The Cato Institute echoed arguments that Saban’s attorneys have used the Arizona courts and in their appeal to the U.S. Supreme Court. Carl Cecere, a Dallas-based attorney who is representing the company at the Supreme Court, wrote in his petition to the high court that the surcharge “deliberately foists a disproportionate burden on nonresidents.”
Furthermore, he said the legislative record makes it clear that policymakers were intentionally targeting out-of-state residents while trying to spare Arizonans from the burdens of the new taxes. A gubernatorial task for charged with finding a revenue source for the stadium was instructed to “minimize the impact on the average Arizona resident,” for example, while the publicity pamphlet for the ballot measure said the surcharge would raise money “without increasing taxes paid by local residents.”
Cecere argued that the Arizona Supreme Court erred when it ruled that the surcharge wasn’t discriminatory toward nonresidents because Arizonans are subject to the same taxes, even if they’re disproportionately paid by others. The state Supreme Court also noted that the tax is levied on car rental companies, not on renters themselves, though it acknowledged that such taxes are often passed on to the consumer.

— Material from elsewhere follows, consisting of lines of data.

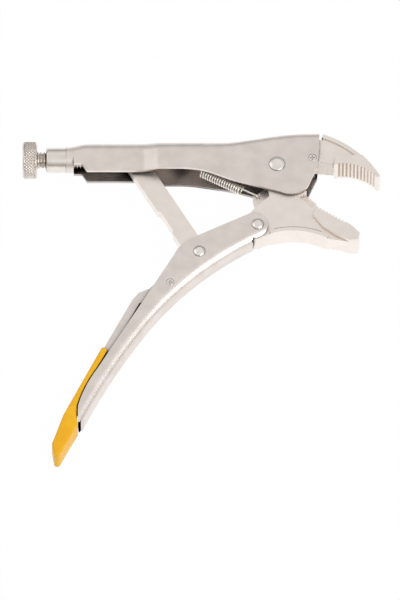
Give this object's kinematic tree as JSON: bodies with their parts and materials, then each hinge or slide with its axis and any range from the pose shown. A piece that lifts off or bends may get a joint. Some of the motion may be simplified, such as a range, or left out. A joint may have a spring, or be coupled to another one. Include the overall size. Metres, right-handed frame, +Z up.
{
  "type": "locking pliers",
  "caption": "Curved-jaw locking pliers with a wire cutter, a knurled adjusting screw, a toggle link and a release lever dipped in yellow vinyl, jaws open.",
  "frame": {"origin": "middle of the flat side of the upper handle's wide middle section, on which the tool lies", "axes": "+X along the upper handle towards the jaws; +Y from the lower handle towards the back of the upper handle; +Z up, through the thickness of the tool and along every pivot"},
  "size_m": [0.2245, 0.2345, 0.024],
  "materials": {
    "handle_plate": "nickel-plated sheet steel, tumbled satin",
    "jaw_steel": "nickel-plated forged steel, satin",
    "rivet_steel": "nickel-plated, smooth satin",
    "screw_steel": "nickel-plated, turned and knurled",
    "spring_steel": "plated spring wire",
    "yellow_vinyl": "dip-moulded vinyl, soft satin gloss"
  },
  "bodies": {
    "upper_arm": {"upper_handle": "handle_plate", "upper_jaw": "jaw_steel", "jaw_lock_pin": "rivet_steel", "main_pivot_rivet": "rivet_steel", "screw_collar": "screw_steel", "tension_spring": "spring_steel"},
    "lower_jaw": {"lower_jaw": "jaw_steel"},
    "lower_arm": {"lower_handle": "handle_plate", "jaw_handle_rivet": "rivet_steel", "link_rivet": "rivet_steel", "lever_pin": "rivet_steel"},
    "toggle_link": {"toggle_link": "jaw_steel"},
    "release_lever": {"release_lever": "handle_plate", "lever_sleeve": "yellow_vinyl"},
    "adjusting_screw": {"adjusting_screw": "screw_steel"},
    "screw_knob": {"screw_knob": "screw_steel"}
  },
  "joints": [
    {"name": "jaw_pivot", "type": "hinge", "parent": "upper_arm", "child": "lower_jaw", "pos_m": [0.062, -0.002, 0.012], "axis": [0, 0, 1], "range_deg": [0, 34], "stiffness_Nm_per_rad": 0.6, "springref_deg": -17.19, "deforming": ["tension_spring"]},
    {"name": "handle_pivot", "type": "hinge", "parent": "lower_jaw", "child": "lower_arm", "pos_m": [0.0498, -0.0458, 0.012], "axis": [0, 0, 1], "range_deg": [-56, 0]},
    {"name": "link_pivot", "type": "hinge", "parent": "lower_arm", "child": "toggle_link", "pos_m": [0.0132, -0.0654, 0.012], "axis": [0, 0, 1], "range_deg": [0, 40]},
    {"name": "lever_pivot", "type": "hinge", "parent": "lower_arm", "child": "release_lever", "pos_m": [-0.0051, -0.0879, 0.012], "axis": [0, 0, 1], "range_deg": [-9, 0]},
    {"name": "knob_turn", "type": "hinge", "parent": "adjusting_screw", "child": "screw_knob", "pos_m": [-0.093, 0.0055, 0.012], "axis": [-1, 0, 0], "range_deg": [0, 2165]},
    {"name": "screw_travel", "type": "slide", "parent": "upper_arm", "child": "adjusting_screw", "axis": [-1, 0, 0], "range_m": [0, 0.012]}
  ],
  "couplings": [
    {"joint": "handle_pivot", "follows": "jaw_pivot", "ratio": -1.625},
    {"joint": "link_pivot", "follows": "jaw_pivot", "ratio": 1.156},
    {"joint": "knob_turn", "follows": "screw_travel", "rad_per_m": 3141.6}
  ]
}
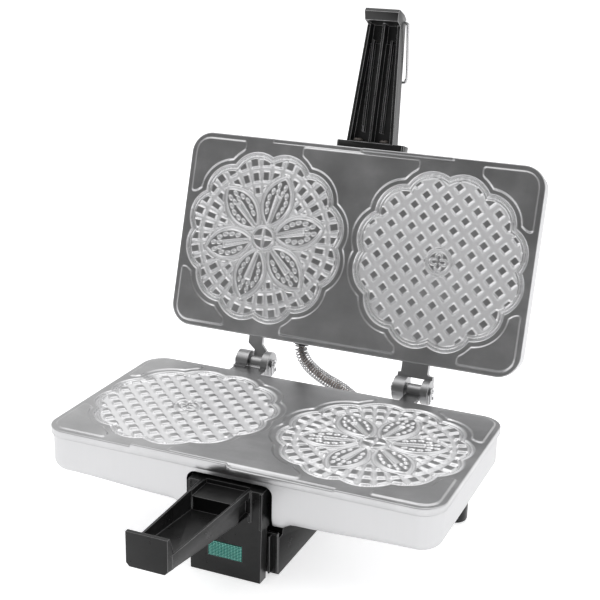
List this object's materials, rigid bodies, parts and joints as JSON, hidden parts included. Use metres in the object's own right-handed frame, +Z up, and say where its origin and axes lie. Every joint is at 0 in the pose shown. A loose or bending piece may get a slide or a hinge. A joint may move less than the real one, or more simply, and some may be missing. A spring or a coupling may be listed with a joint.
{
  "type": "waffle maker",
  "caption": "Hinged electric waffle and pizzelle maker with patterned cast plates under a lid that opens, handles at the front, a wire latch and a spring-armoured lead.",
  "frame": {"origin": "centre of the overall bounding box in plan, on the surface the feet stand on", "axes": "+X to the right seen from the front handles, +Y from the front handles to the hinge, +Z up"},
  "size_m": [0.268, 0.3602, 0.3244],
  "materials": {
    "cast_aluminium": "cast and machined, satin, seasoned",
    "polished_shell": "polished sheet",
    "black_phenolic": "moulded phenolic, semi-gloss",
    "green_lens": "translucent prismatic lens",
    "steel": "bright zinc-plated",
    "rubber_black": "matt",
    "aluminium_sheet": "mill finish sheet",
    "ceramic": "steatite",
    "neon_glass": "clear",
    "lead_spring": "bright spring wire"
  },
  "bodies": {
    "base": {"base_plate": "cast_aluminium", "base_shell": "polished_shell", "lower_handle": "black_phenolic", "handle_seal": "black_phenolic", "handle_screw": "steel", "indicator_lens": "green_lens", "indicator_lamp": "neon_glass", "base_channel": "black_phenolic", "rear_foot_left": "rubber_black", "rear_foot_right": "rubber_black", "foot_stud_left": "steel", "foot_stud_right": "steel", "base_heater": "steel", "base_reflector": "steel", "base_bolt_left": "steel", "base_bolt_right": "steel", "thermostat": "ceramic", "thermal_fuse": "steel", "terminal_block": "ceramic", "lead_gland_base": "rubber_black", "cord_gland": "rubber_black", "hinge_pin_left": "steel", "hinge_pin_right": "steel", "pin_clip_left": "steel", "pin_clip_right": "steel", "lead_spring": "lead_spring", "lead_cable": "rubber_black"},
    "lid": {"lid_plate": "cast_aluminium", "lid_shell": "polished_shell", "upper_handle": "black_phenolic", "handle_screw_left": "steel", "handle_screw_right": "steel", "lid_heater": "steel", "lid_reflector": "aluminium_sheet", "lid_bolt_left": "steel", "lid_bolt_right": "steel", "lead_gland_lid": "rubber_black"},
    "latch": {"latch_wire": "steel"}
  },
  "joints": [
    {"name": "lid_hinge", "type": "hinge", "parent": "base", "child": "lid", "pos_m": [0, 0.08109, 0.0733], "axis": [1, 0, 0], "range_deg": [0, 106.5], "deforming": ["lead_spring", "lead_cable"]},
    {"name": "latch_swing", "type": "hinge", "parent": "lid", "child": "latch", "pos_m": [0, 0.17491, 0.31416], "axis": [1, 0, 0], "range_deg": [-2, 258]}
  ]
}
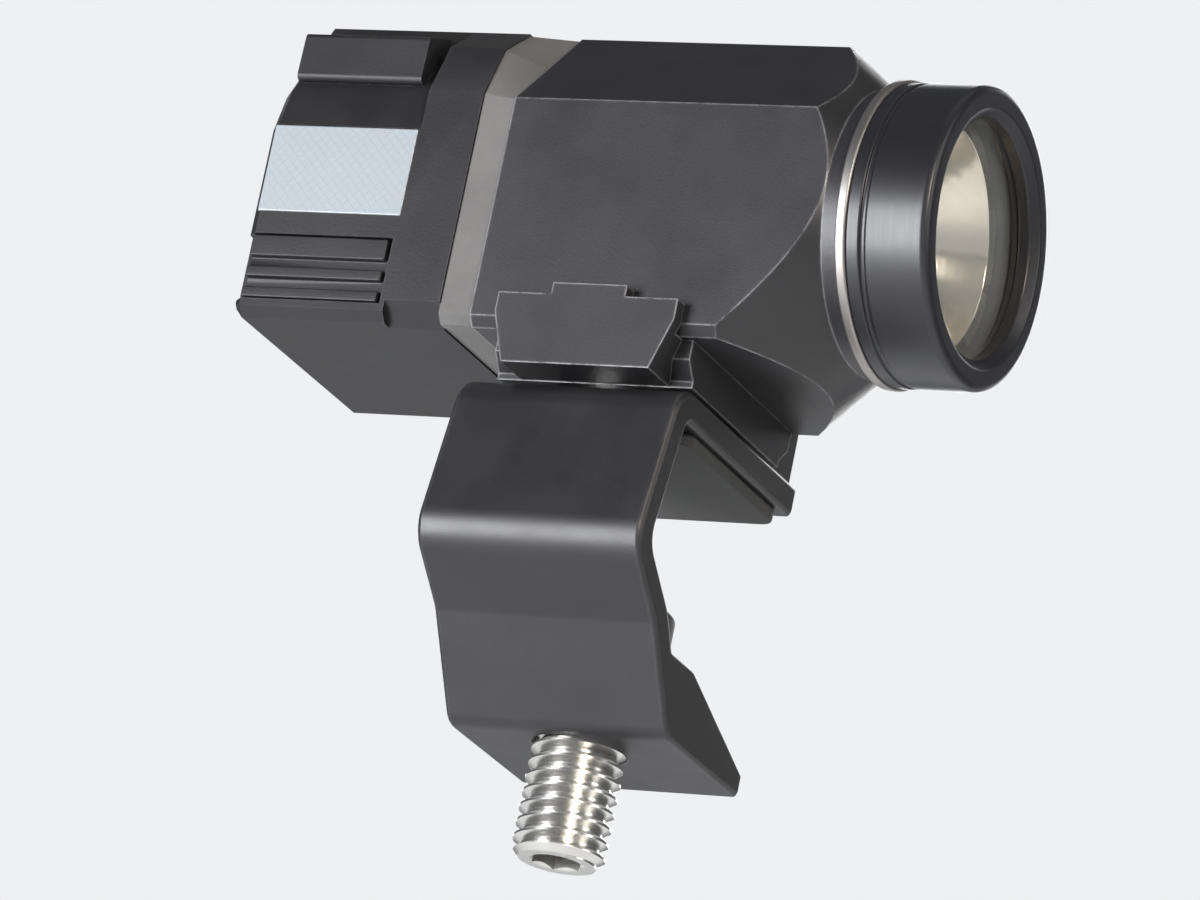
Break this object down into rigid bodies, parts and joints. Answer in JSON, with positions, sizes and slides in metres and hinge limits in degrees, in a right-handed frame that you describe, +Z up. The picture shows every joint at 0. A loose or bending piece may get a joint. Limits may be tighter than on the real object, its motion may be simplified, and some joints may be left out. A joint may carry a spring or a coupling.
{
  "type": "helmet flashlight with brim clamp",
  "caption": "Compact helmet flashlight with a round head and hinged tail cover, swivelling on a C-shaped clamp that a hex socket screw tightens on a helmet brim.",
  "frame": {"origin": "centre of the brim seat, the underside of the bracket's upper pad, on the swivel axis", "axes": "+X along the beam, +Z up from the brim to the lamp, -Y towards the bracket's web"},
  "size_m": [0.0885, 0.0452, 0.1],
  "materials": {
    "anodised_black": "satin black anodised",
    "bezel_black": "glossy black anodised",
    "ring_silver": "bright",
    "polymer_black": "moulded, fine texture",
    "gasket_grey": "matt",
    "marker_pale": "retroreflective sheet",
    "lens_clear": "clear, coated",
    "reflector_silver": "vacuum metallised",
    "stainless": "machined",
    "spring_steel": "plated",
    "pad_rubber": "matt",
    "seal_rubber": "matt",
    "heat_sink_metal": "machined",
    "circuit_green": "solder resist",
    "emitter_yellow": "phosphor",
    "contact_brass": "plated",
    "cell_wrap": "shrink film",
    "holder_grey": "moulded"
  },
  "bodies": {
    "bracket": {"brim_bracket": "anodised_black", "upper_brim_pad": "pad_rubber", "swivel_washer": "stainless"},
    "pressure_foot": {"pressure_pad": "pad_rubber"},
    "brim_screw": {"brim_screw": "stainless"},
    "lamp": {"rail_shoe": "anodised_black", "swivel_clip": "spring_steel", "lamp_body": "anodised_black", "bezel": "bezel_black", "bezel_ring": "ring_silver", "lens": "lens_clear", "lens_seal": "seal_rubber", "reflector": "reflector_silver", "led_board": "circuit_green", "led_emitter": "emitter_yellow", "heat_sink": "heat_sink_metal", "driver_board": "circuit_green", "battery_upper": "cell_wrap", "battery_lower": "cell_wrap", "front_contacts": "contact_brass", "cell_holder": "holder_grey", "tail_gasket": "gasket_grey", "hinge_pin": "stainless"},
    "clamp_jaw": {"clamp_jaw": "anodised_black", "jaw_guide_pins": "stainless"},
    "clamp_screw": {"clamp_screw": "anodised_black"},
    "tail_cover": {"tail_cover": "polymer_black", "marker_panel_right": "marker_pale", "marker_panel_left": "marker_pale", "contact_board": "circuit_green", "contact_springs": "spring_steel", "contact_screws": "stainless", "switch_body": "polymer_black", "rocker_pin": "stainless", "latch_pin": "stainless"},
    "cover_latch": {"cover_latch": "polymer_black"},
    "switch_rocker": {"switch_rocker": "pad_rubber"}
  },
  "joints": [
    {"name": "pressure_slide", "type": "slide", "parent": "bracket", "child": "pressure_foot", "axis": [0, 0, 1], "range_m": [-0.0035, 0.013]},
    {"name": "brim_screw_turn", "type": "hinge", "parent": "pressure_foot", "child": "brim_screw", "pos_m": [0, 0.002, -0.03], "axis": [0, 0, 1], "range_deg": [-700, 2600]},
    {"name": "lamp_swivel", "type": "hinge", "parent": "bracket", "child": "lamp", "pos_m": [0, 0, 0.0052], "axis": [0, 0, 1], "continuous": true},
    {"name": "jaw_slide", "type": "slide", "parent": "lamp", "child": "clamp_jaw", "axis": [0, -1, 0], "range_m": [0, 0.0025]},
    {"name": "clamp_screw_turn", "type": "hinge", "parent": "lamp", "child": "clamp_screw", "pos_m": [0, 0.019, 0.00945], "axis": [0, 1, 0], "range_deg": [0, 1300]},
    {"name": "cover_hinge", "type": "hinge", "parent": "lamp", "child": "tail_cover", "pos_m": [-0.0178, 0.0193, 0.0313], "axis": [0, 0, -1], "range_deg": [0, 100]},
    {"name": "latch_press", "type": "hinge", "parent": "tail_cover", "child": "cover_latch", "pos_m": [-0.0289, -0.0131, 0.0167], "axis": [0, 0, -1], "range_deg": [0, 8], "stiffness_Nm_per_rad": 0.3, "springref_deg": -8.59},
    {"name": "rocker_tilt", "type": "hinge", "parent": "tail_cover", "child": "switch_rocker", "pos_m": [-0.0461, 0, 0.0313], "axis": [0, 1, 0], "range_deg": [-9, 9], "stiffness_Nm_per_rad": 0.08}
  ],
  "couplings": [
    {"joint": "brim_screw_turn", "follows": "pressure_slide", "rad_per_m": 3463.7},
    {"joint": "clamp_screw_turn", "follows": "jaw_slide", "rad_per_m": 8976}
  ]
}
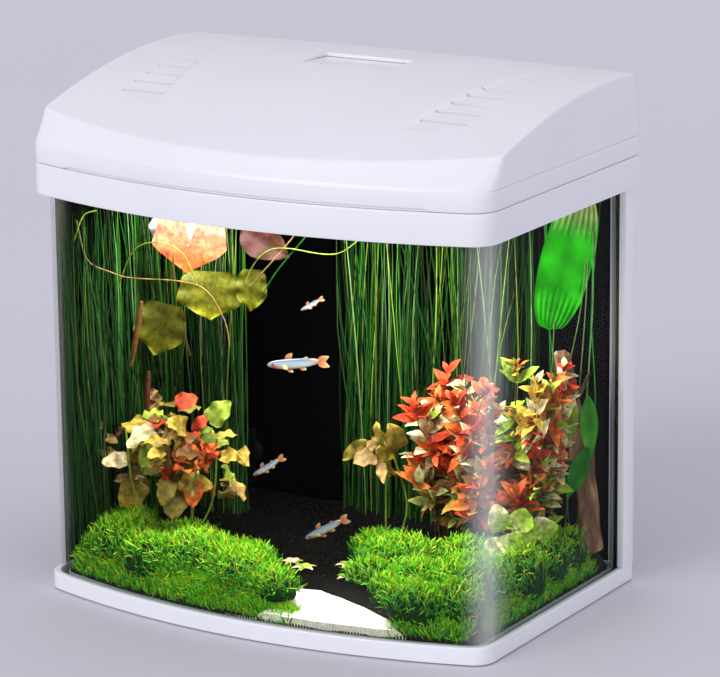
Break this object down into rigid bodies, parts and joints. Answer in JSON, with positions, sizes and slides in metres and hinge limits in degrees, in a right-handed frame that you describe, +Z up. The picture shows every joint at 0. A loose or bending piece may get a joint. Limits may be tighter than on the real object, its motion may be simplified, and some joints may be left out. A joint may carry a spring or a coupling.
{
  "type": "hooded glass aquarium",
  "caption": "Free-standing bow-front glass aquarium with a white hinged hood, lamp, sliding feeding hatch, filter pump and a planted aquascape.",
  "frame": {"origin": "middle of the footprint, on the plane that the feet rest on", "axes": "+X to the viewer's right, +Y towards the rear, +Z up"},
  "size_m": [0.38, 0.261, 0.3909],
  "materials": {
    "white_plastic": "smooth glossy moulding",
    "black_plastic": "fine satin moulding",
    "rubber": "matt",
    "glass": "clear polished float glass, greenish edges",
    "clear_cover": "clear moulded cover",
    "silicone": "translucent satin bead",
    "black_film": "matt black background film",
    "steel": "bright turned steel",
    "circuit_board": "white solder mask with lamp chips",
    "sponge": "open-cell filter foam",
    "soil": "loose dark granules",
    "sand": "fine pale sand",
    "moss": "fine upright fronds",
    "grass": "long thin blades",
    "red_leaf": "small red, orange and cream leaves",
    "yellow_leaf": "thin veined leaves",
    "green_leaf": "smooth broad leaf with a midrib",
    "driftwood": "rough dark bark"
  },
  "bodies": {
    "tank": {"base_frame": "white_plastic", "foot_pad_1": "rubber", "foot_pad_2": "rubber", "foot_pad_3": "rubber", "foot_pad_4": "rubber", "front_glass": "glass", "rear_glass": "glass", "bottom_glass": "glass", "seam_bottom": "silicone", "seam_rear_left": "silicone", "seam_rear_right": "silicone", "rear_post_left": "white_plastic", "rear_post_right": "white_plastic", "backdrop_rear": "black_film", "backdrop_left": "black_film", "top_frame": "white_plastic", "hinge_lug_left": "white_plastic", "hinge_lug_right": "white_plastic", "hinge_pin_left": "steel", "hinge_pin_right": "steel", "pump_body": "black_plastic", "pump_cover": "black_plastic", "impeller_shaft": "steel", "suction_cup_left": "rubber", "suction_cup_right": "rubber", "riser_pipe": "black_plastic", "filter_tray": "black_plastic", "filter_sponge": "sponge", "soil_bed": "soil", "sand_bed": "sand", "grass_left": "grass", "grass_rear_left": "grass", "grass_rear_right": "grass", "moss_left_front": "moss", "moss_left": "moss", "moss_right_front": "moss", "moss_right": "moss", "stem_plants": "red_leaf", "lily_left": "yellow_leaf", "lily_right": "yellow_leaf", "floating_leaves": "yellow_leaf", "broad_leaf": "green_leaf", "driftwood": "driftwood"},
    "hood": {"lid": "white_plastic", "lamp_housing": "white_plastic", "led_board": "circuit_board", "lamp_lens": "clear_cover", "lamp_screw_1": "steel", "lamp_screw_2": "steel", "lamp_screw_3": "steel", "lamp_screw_4": "steel", "hatch_rail_left": "white_plastic", "hatch_rail_right": "white_plastic", "switch_bezel": "black_plastic"},
    "hatch": {"feed_hatch": "white_plastic"},
    "rocker": {"light_switch": "black_plastic"},
    "rotor": {"impeller": "black_plastic"},
    "dial": {"flow_dial": "black_plastic"}
  },
  "joints": [
    {"name": "lid_hinge", "type": "hinge", "parent": "tank", "child": "hood", "pos_m": [0, 0.1275, 0.329], "axis": [-1, 0, 0], "range_deg": [0, 95]},
    {"name": "hatch_slide", "type": "slide", "parent": "hood", "child": "hatch", "axis": [0, 0.9996, -0.03], "range_m": [0, 0.031]},
    {"name": "switch_rock", "type": "hinge", "parent": "hood", "child": "rocker", "pos_m": [-0.15, 0.1262, 0.352], "axis": [1, 0, 0], "range_deg": [0, 12]},
    {"name": "impeller_spin", "type": "hinge", "parent": "tank", "child": "rotor", "pos_m": [-0.15, 0.08, 0.06], "axis": [0, 1, 0], "continuous": true},
    {"name": "dial_turn", "type": "hinge", "parent": "tank", "child": "dial", "pos_m": [-0.1365, 0.0697, 0.0735], "axis": [0, 1, 0], "range_deg": [0, 90]}
  ]
}
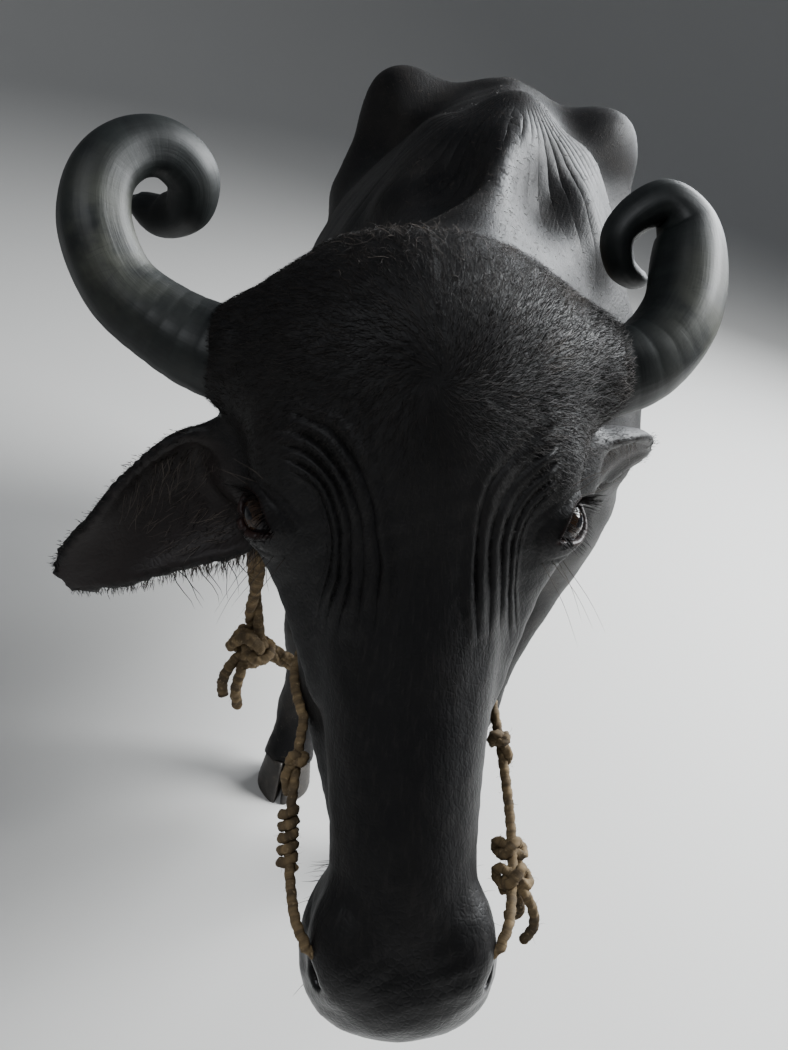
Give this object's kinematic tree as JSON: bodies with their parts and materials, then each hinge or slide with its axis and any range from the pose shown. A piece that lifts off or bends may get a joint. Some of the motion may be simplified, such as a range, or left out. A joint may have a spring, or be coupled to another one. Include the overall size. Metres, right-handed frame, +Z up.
{
  "type": "water buffalo",
  "caption": "Standing water buffalo cow with tightly coiled horns, head lowered and turned, wearing a rope through the nose and a knotted neck rope.",
  "frame": {"origin": "on the floor under the middle of the whole animal's box", "axes": "+Y from head to tail, +X to the animal's own left, +Z up"},
  "size_m": [0.6432, 2.3868, 1.3687],
  "materials": {
    "hide": "short sleek coat over bare skin, black to slate grey",
    "horn": "worn polished horn, grey green",
    "hoof": "dry dark horn",
    "eye": "wet dark brown",
    "hair": "coarse black hair",
    "udder": "bare grey skin",
    "rope": "twisted fibre rope, weathered brown"
  },
  "bodies": {
    "root": {"ear_left": "hide", "ear_right": "hide", "eye_left": "eye", "eye_right": "eye", "head": "hide", "hoof_fore_left_inner": "hoof", "hoof_fore_left_outer": "hoof", "hoof_fore_right_inner": "hoof", "hoof_fore_right_outer": "hoof", "hoof_hind_left_inner": "hoof", "hoof_hind_left_outer": "hoof", "hoof_hind_right_inner": "hoof", "hoof_hind_right_outer": "hoof", "horn_left": "horn", "horn_right": "horn", "leg_fore_left_lower": "hide", "leg_fore_left_upper": "hide", "leg_fore_right_lower": "hide", "leg_fore_right_upper": "hide", "leg_hind_left_lower": "hide", "leg_hind_left_upper": "hide", "leg_hind_right_lower": "hide", "leg_hind_right_upper": "hide", "neck": "hide", "neck_rope": "rope", "nose_rope": "rope", "tail": "hide", "tail_switch": "hair", "torso": "hide", "udder": "udder"}
  },
  "joints": []
}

Cecere and Loeb argued that such discriminatory practices constitute taxation without representation because they disproportionately target people who have no say in the matter because they can’t vote in Arizona.
The Arizona Supreme Court “dismissed the unambiguous evidence of the statute’s underlying protectionist purpose b misreading this Court’s rules for determining discriminatory intent,” Cecere wrote to the U.S. Supreme Court.
Cecere told Arizona Mirror that it’s exciting to have the Cato Institute on board.
“They’ve got a great track record in front of the Supreme Court,” he said.
Tim Berg, an attorney who represents the Arizona Sports and Tourism Authority, said the Cato Institute’s involvement makes it “marginally more likely” that the Supreme Court will take the case. But he said he still believes the high court will pass on the case, noting that 11 judges in three courts in Arizona concluded that the surcharge doesn’t violate the Commerce Clause.
“I don’t think it changes the basic facts, and I don’t think it’ll change the Supreme Court’s view,” Berg said of the Cato Institute’s involvement. “But, obviously, it’s another thing the Supreme Court’s going to look at in deciding whether or not to take the case.”
The Arizona Sports and Tourism Authority and the Arizona Department of Revenue – the two defendants in the case – declined to respond in writing to Saban’s petition to the U.S. Supreme Court. If the court is interested in accepting the case, Berg and Cecere said it will ask them respond before it makes a decision, though it could reject the petition without asking for those responses.
“We think there’s nothing here for the U.S. Supreme Court to review, and we thought the court would reach that conclusion without additional input from us,” Berg said.